C - Bonds rated C are typically subordinated debt to senior debt that is
assigned an actual or implied CCC- rating. The C rating may also reflect the
filing of a bankruptcy petition under circumstances where debt service payments
are continuing. The C1 rating is reserved for income bonds on which no interest
is being paid.

D - Debt rated D is in default and payment of interest and/or repayment of
principal is in arrears.

PLUS (+) OR MINUS (-): The ratings from "AA" to "CCC" may be modified by the
addition of a plus or minus sign to show relative standing within the major
rating categories.

COMMERCIAL PAPER RATINGS

MOODY'S

Moody's commercial paper ratings are opinions of the ability of issuers to repay
punctually their promissory obligations not having an original maturity in
excess of nine months. Moody's employs the following designations, all judged to
be investment grade, to indicate the relative repayment capacity of rated
issuers:

P-1 (PRIME-1): Superior capacity for repayment.
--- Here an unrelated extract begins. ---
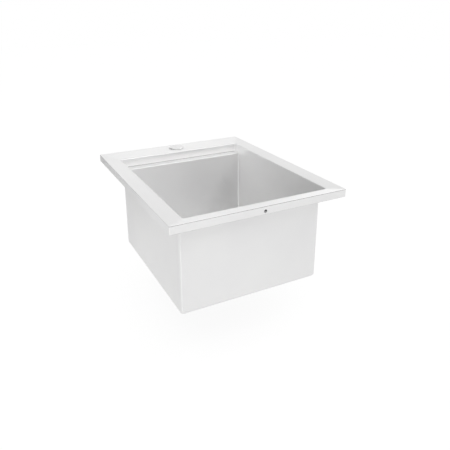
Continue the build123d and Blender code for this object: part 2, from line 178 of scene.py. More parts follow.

P-2 (PRIME-2): Strong capacity for repayment.

S&P

S&P's ratings are a current assessment of the likelihood of timely payment of
debt having an original maturity of no more than 365 days. Ratings are graded
into four categories, ranging from "A" for the highest quality obligations to
"D" for the lowest. Issues within the "A" category are delineated with the
numbers 1, 2 and 3 to indicate the relative degree of safety, as follows:

A-1: This designation indicates the degree of safety regarding timely payment is
very strong. A "plus" (+) designation indicates an even stronger likelihood of
timely payment.

A-2: Capacity for timely payment on issues with this designation is strong. The
relative degree of safety, however, is not as overwhelming as for issues
designated A-1.

A-3: Issues carrying this designation have a satisfactory capacity for timely
payment. They are, however, somewhat more vulnerable to the adverse effects of
changes in circumstances than obligations carrying the higher designations.